The Tories aren't getting into power next year. But I would fear for the future of the BBC were they to. The BBC is the best broadcasting organisation in the world. In order to thrive in the digital age it has to adapt. It has a better chance of defending its case if it agrees to help valued public service content such as local news and children's programmes survive, rather than trying to keep every penny of the licence fee to itself.

If you want to subsidise ITV, why don't you do it directly rather than laundering money raised for a different cause from licence-fee payers? The licence fee has never been for Britain's third channel. Leave it alone! SUSAN BARKER Abingdon

The licence fee is the TV licence fee not the BBC licence fee. It is custom that has led to the BBC receiving all of it. Currently, 3.5 per cent of it is ring-fenced to help people switch to digital TV. Local and regional news are in crisis and won't survive, apart from what the BBC provides, unless something is done. The public value is in having more than one source of news. Continuing to use a small fraction of the licence fee in future to secure this seems a fair and reasonable way to do so, but we are still open to other suggestions.

Were you a member of Labour when you worked at the BBC? If so, how can you defend that? I was paying you to report, not to propagandise on behalf of your socialist masters.


Yes, just as BBC colleagues were Tory or Lib Dem members. The BBC permits staff to belong to political parties, but requires all its journalists to exercise professional impartiality and sets clear rules, which are strictly enforced.

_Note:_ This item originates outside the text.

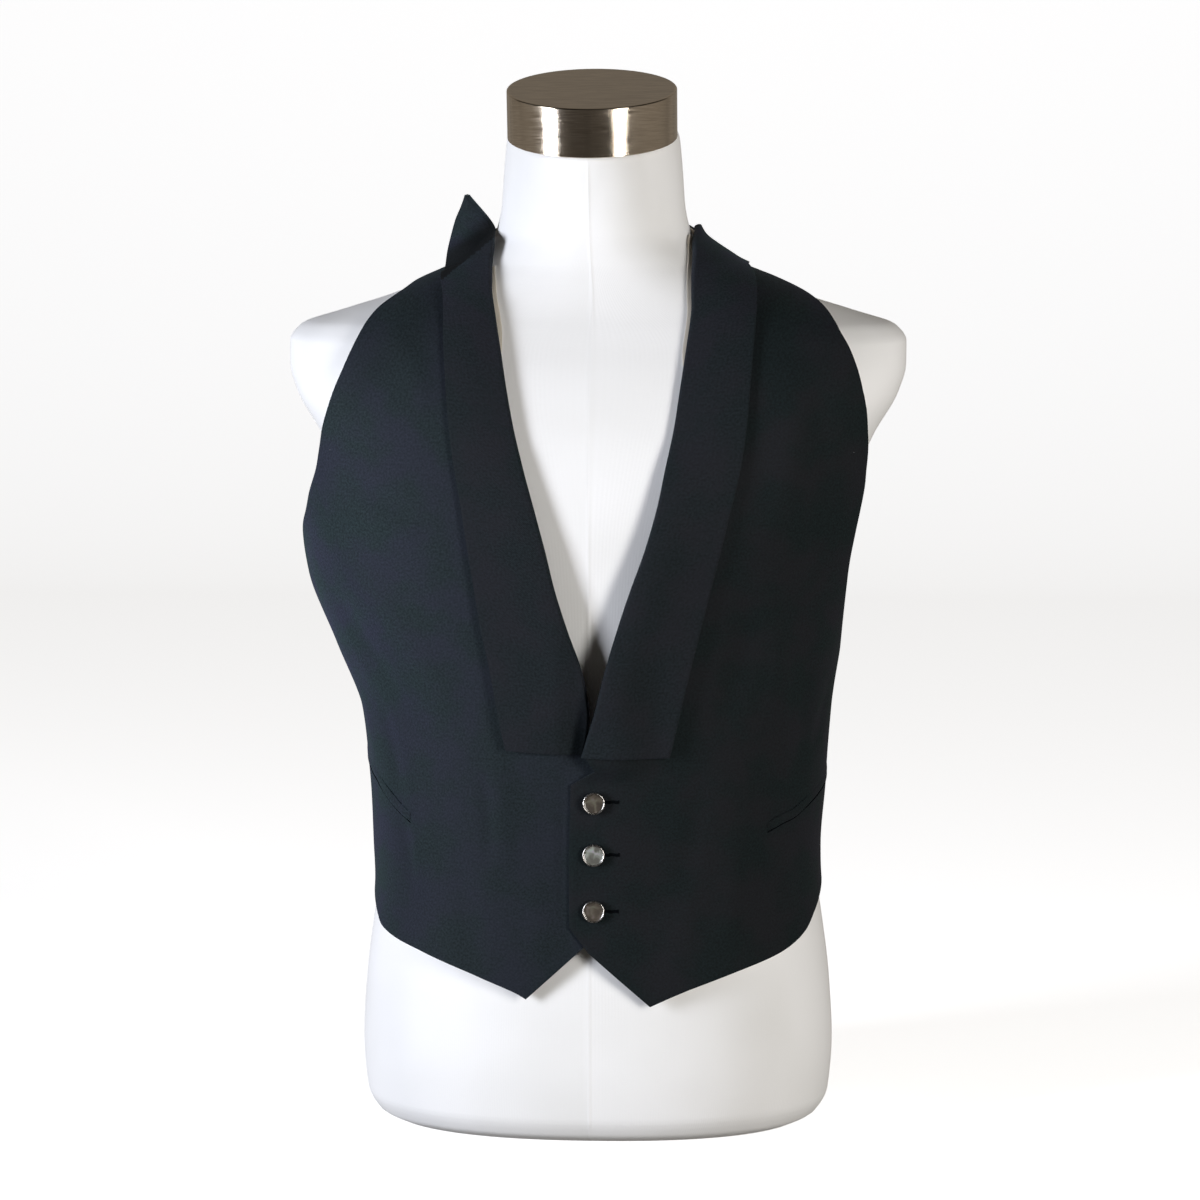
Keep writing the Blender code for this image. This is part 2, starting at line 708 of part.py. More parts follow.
def build_slide(material):
    """A flat frame with a bar across its middle."""
    middle = off_cloth(STRAP_MIDDLE, math.radians(SLIDE_ANGLE), SLIDE_LEVEL)
    outward = (middle - off_cloth(STRAP_MIDDLE, math.radians(SLIDE_ANGLE), 0.0)).normalized()
    along = Vector((0.0, 0.0, 1.0)).cross(outward).normalized()
    frame = Matrix((along, outward.cross(along), outward)).transposed().to_4x4()
    frame.translation = middle
    window = (SLIDE_LENGTH - 3 * SLIDE_BAR) / 2
    outline = bpy.data.curves.new("slide_outline", "CURVE")
    outline.dimensions = "2D"
    outline.fill_mode = "BOTH"
    outline.extrude = SLIDE_THICK / 2
    shapes = [(0.0, SLIDE_LENGTH, SLIDE_HEIGHT)]
    for sign in (-1, 1):
        shapes.append((sign * (window + SLIDE_BAR) / 2, window, SLIDE_HEIGHT - 2 * SLIDE_BAR))
    for centre, length, height in shapes:
        spline = outline.splines.new("POLY")
        spline.points.add(3)
        corners = ((-1, -1), (1, -1), (1, 1), (-1, 1))
        for point, (sx, sy) in zip(spline.points, corners):
            point.co = (centre + sx * length / 2, sy * height / 2, 0.0, 1.0)
        spline.use_cyclic_u = True
    drawn = bpy.data.objects.new("slide_outline", outline)
    bpy.context.scene.collection.objects.link(drawn)
    shown = drawn.evaluated_get(bpy.context.evaluated_depsgraph_get())
    mesh = bpy.data.meshes.new_from_object(shown)
    bpy.data.objects.remove(drawn, do_unlink=True)
    work = bmesh.new()
    work.from_mesh(mesh)
    bmesh.ops.remove_doubles(work, verts=work.verts, dist=0.00001)
    work.to_mesh(mesh)
    work.free()
    item = add_object("strap_slide", mesh, material)
    item.matrix_world = frame
    return item


def build_button(number, material):
    """A turned button with a raised rim and a dished middle."""
    radius, thick = BUTTON_DIAMETER / 2, BUTTON_THICKNESS
    profile = ((0, thick * 0.62), (radius * 0.52, thick * 0.66), (radius * 0.62, thick * 0.84),
               (radius * 0.74, thick), (radius * 0.88, thick * 0.97), (radius, thick * 0.62),
               (radius * 0.96, thick * 0.3), (radius * 0.7, thick * 0.06), (radius * 0.3, 0), (0, 0))
    item = turned_body(f"button_{number}", profile, 28, material)
    height = BUTTON_HEIGHTS[number - 1]
    tilt = math.radians(BUTTON_TILTS[number - 1])
    rise = 0.7 * radius * math.sin(tilt)
    out = cloth_normal(BUTTON_ACROSS, height)
    item.location = surface_point("left", BUTTON_ACROSS, height, CLOTH + 1.5 * TOUCH_GAP + rise)
    turn = out.to_track_quat("Z", "Y").to_matrix().to_4x4()
    item.rotation_euler = (turn @ Matrix.Rotation(tilt, 4, "Y")).to_euler()
    return item


def build():
    clear_scene()
    group = bpy.data.collections.new("backless_waistcoat")
    bpy.context.scene.collection.children.link(group)
    finish = {name: make_material(name) for name in FINISHES}
    build_dress_form(finish["white_jersey"])
    build_neck_cap(finish["brushed_nickel"])
    for side in ("right", "left"):
        build_front(side, finish["black_worsted"])
        build_lapel(side, finish["black_worsted"])
        build_welt(side, finish["black_worsted"])
    build_band("neck_band", 0.0, 0.0, CLOTH, finish["black_worsted"])
    build_band("neck_band_lining", LINING_MARGIN, -TOUCH_GAP - LINING_CLOTH, LINING_CLOTH,
               finish["cream_lining"])
    build_straps(finish["black_worsted"])
    build_slide(finish["nickel_plate"])
    for number in range(1, len(BUTTON_HEIGHTS) + 1):
        build_button(number, finish["smoky_pearl"])


build()
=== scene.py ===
"""Looks of the backless evening waistcoat on its dress form.

Millimetres in the tables and in the making of each net; metres in the finished meshes, their
charts, the camera and the studio. Z up, front towards -Y. Left and right are the wearer's. A
place on the cloth is given as across, the way round from the centre front, and height.
"""

import math

import bmesh
import bpy
import numpy as np
from mathutils import Matrix, Vector


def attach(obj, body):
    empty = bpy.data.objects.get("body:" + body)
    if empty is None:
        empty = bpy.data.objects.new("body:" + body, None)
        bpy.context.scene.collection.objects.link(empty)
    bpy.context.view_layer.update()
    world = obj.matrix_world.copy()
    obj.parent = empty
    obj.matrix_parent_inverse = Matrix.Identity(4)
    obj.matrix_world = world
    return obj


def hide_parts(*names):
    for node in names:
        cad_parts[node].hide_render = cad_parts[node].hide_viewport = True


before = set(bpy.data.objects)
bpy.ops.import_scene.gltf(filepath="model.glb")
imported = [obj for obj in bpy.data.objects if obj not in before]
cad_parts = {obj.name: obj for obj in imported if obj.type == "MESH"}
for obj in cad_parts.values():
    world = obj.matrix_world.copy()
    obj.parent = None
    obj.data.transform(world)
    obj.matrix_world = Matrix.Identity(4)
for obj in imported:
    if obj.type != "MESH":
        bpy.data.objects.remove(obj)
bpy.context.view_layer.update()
MM = 0.001

# ---- the camera --------------------------------------------------------------------------------
MIDDLE_Y = 8.2
CAMERA_TURN = math.radians(3.2)
CAMERA_WAY = 3.2
CAMERA_HEIGHT = 0.7845
AIM = Vector((0.0014, MIDDLE_Y * MM, 0.3765))
LENS = 133.486


def place_camera():
    """The camera where the photo was taken, a little from the viewer's right."""
    camera = bpy.data.objects.new("camera", bpy.data.cameras.new("camera"))
    bpy.context.scene.collection.objects.link(camera)
    camera.location = (AIM.x + CAMERA_WAY * math.sin(CAMERA_TURN),
                       AIM.y - CAMERA_WAY * math.cos(CAMERA_TURN), CAMERA_HEIGHT)
    camera.rotation_euler = (AIM - camera.location).to_track_quat("-Z", "Y").to_euler()
    camera.data.lens = LENS
    camera.data.sensor_width = 36
    bpy.context.scene.camera = camera


place_camera()

# ---- sizes in mm -------------------------------------------------------------------------------
# thickness of each cloth, and the space between pieces that meet
CLOTH = 1.6
LAPEL_CLOTH = 1.2
LINING_CLOTH = 0.9
STRAP_CLOTH = 1.2
EDGE_LINING_CLOTH = 0.5
GAP = 0.4

# the buttons: their size, heights, tilts in degrees and place across
BUTTON_DIAMETER = 16
BUTTON_THICKNESS = 3.2
BUTTON_HEIGHTS = (249.5, 212.5, 172.5)
BUTTON_TILTS = (7.0, 2.0, 1.0)
BUTTON_ACROSS = 4.0

# the upper front's lift at the lap and at the foot of the opening, the under one's sink there,
# and between which heights and ways across each of them begins and ends
LAP_LIFT, TIP_LIFT, LAP_SINK = 2.1, 9.0, 5.0
LIFT_BEGINS, LIFT_ENDS, LIFT_ACROSS = (262, 280), (312, 385), (14, 52)
SINK_BEGINS, SINK_ENDS, SINK_ACROSS = (262, 292), (345, 400), (2, 24)

# the neck stands to the side, more and more between two heights, and leans forward from a third
NECK_SIDE_SHIFT = -3.2
NECK_SHIFTS_FROM, NECK_SHIFTS_TO = 590, 650
NECK_TOP = 710.5
NECK_LEAN = math.radians(13.0)
NECK_LEAN_FROM = 641
CAP_RADIUS = 60.6
CAP_HEIGHT = 35.3
CAP_EDGE = 1.2

# height, half width, front depth, back depth, squareness of the ring
FORM_RINGS = (
    (0, 150, 99, 96, 2.3), (6, 161, 110, 107, 2.3), (20, 168.5, 117, 114.5, 2.3),
    (56, 171.3, 120, 119, 2.3), (100, 169, 119.5, 119, 2.3), (150, 162.8, 117, 112, 2.25),
    (200, 154.5, 113, 100, 2.2), (250, 150, 110, 93, 2.2), (300, 152, 112, 95, 2.2),
    (350, 159, 117, 103, 2.2), (400, 167, 122, 111, 2.25), (440, 176, 125, 117, 2.35),
    (470, 186, 122.5, 117.5, 2.5), (500, 199, 116.5, 115, 2.65), (530, 216, 106, 109, 2.75),
    (550, 221.4, 96.5, 103, 2.75), (566, 221.5, 87, 96.5, 2.7), (577, 213.6, 80.5, 91, 2.55),
    (586, 187, 75, 86, 2.4), (598, 149, 69, 79, 2.2), (610, 118, 64, 72, 2.1),
    (622, 92, 60, 66, 2.05), (641, 71, 57.5, 60, 2), (662, 65.7, 61, 55, 2), (680, 64.4, 65, 51, 2),
    (702, 62.4, 70, 46, 2), (708, 61.4, 69.8, 43.6, 2), (710.5, 60.2, 68.4, 40.4, 2),
)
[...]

Andy Burnham was expected to damn the FA's disastrous running of football before he left the job. Will you pick up where he left off? NICK PALLISTER Poole

There is much to be proud of in the English game. We have one of the most successful leagues in the world and huge investment in community programmes. But Andy was right to challenge the game's governance. Recent proposals, such as a strengthened "fit and proper persons" test and "home-grown player" proposals are a step forward. But there are still questions to be asked and we will be continuing to press on these issues.

For most fans, clubs are valuable community assets, and more must be done to protect their long-term financial governance. I also want to see greater supporter involvement in the running of clubs, as is done to great effect with my own club, Exeter City.

You have bankrupted the country and nobody has a clue what you stand for. Why should anybody bother voting for you? PRIYA LANE Bolton

The whole world has suffered the biggest economic shock since the Second World War. Numerous independent economists say that this Labour government has taken the right decisions to deal with the downturn, and the UK has a lower historic debt than many other developed countries.

I could bore on for ages on what Labour stands for, but how about fairness, progressive values and reason for starters?

Why do you think the culture job is such a poor relation in the Cabinet? What are you going to do to increase its status? JANET NOON Rotherham

All cabinet posts are important and carry great responsibility. Labour first made culture a ministerial post with Jennie Lee in 1964 and this government has given culture, sport and the creative industries a greater role than any previous government has.

Don't you agree that that gay marriage is an oxymoron? Why should homosexuals be allowed to fundamentally change the definition of a millennia-old institution to appease modern liberal instincts? SEAN WALLACE Grimsby

It wasn't "homosexuals" who voted to allow civil partnerships, but (overwhelmingly) heterosexual MPs, who recognise that this is a human rights matter. Why should anyone feel their marriage threatened or devalued by civil partnerships?

Is there an art form you just don't get? What do you make of death metal, for instance? Or opera?

DAVID HART Southampton

You've hit the nail on its metal head. I am definitely more opera (and a lot else) than heavy metal.

What was Michael Jackson's best song? Did you ever see him live? LANA GREEN Oxford

"Billie Jean". Sadly, no.

As Culture Secretary, the people should be told: What is your favourite album, book, film, and art work? And what's your guiltiest pleasure? VICTORIA PALMER Leeds

Kaya (Marley), Tess of the d'Urbervilles (Hardy), Casablanca, and David (Michelangelo). I resist feeling guilt about pleasure; there are plenty of other things to feel guilty about.

Who's the best-dressed member of the Parliamentary Labour Party? Surely you agree that nobody matches up to the impeccably attired Denis MacShane? SHAUN SIMPSON Dundee

I'm a great fan of Denis, but he wears bright red socks. My departmental colleague Barbara Follett gets this accolade – appropriately so – because she has ministerial responsibility for our flourishing fashion industry.

If you were kidnapped by terrorists and had to rely on one member of the cabinet to negotiate your release with your captors, which one would it be? KIERAN TOOLEY Doncaster

Alan Johnson, for his negotiating skills.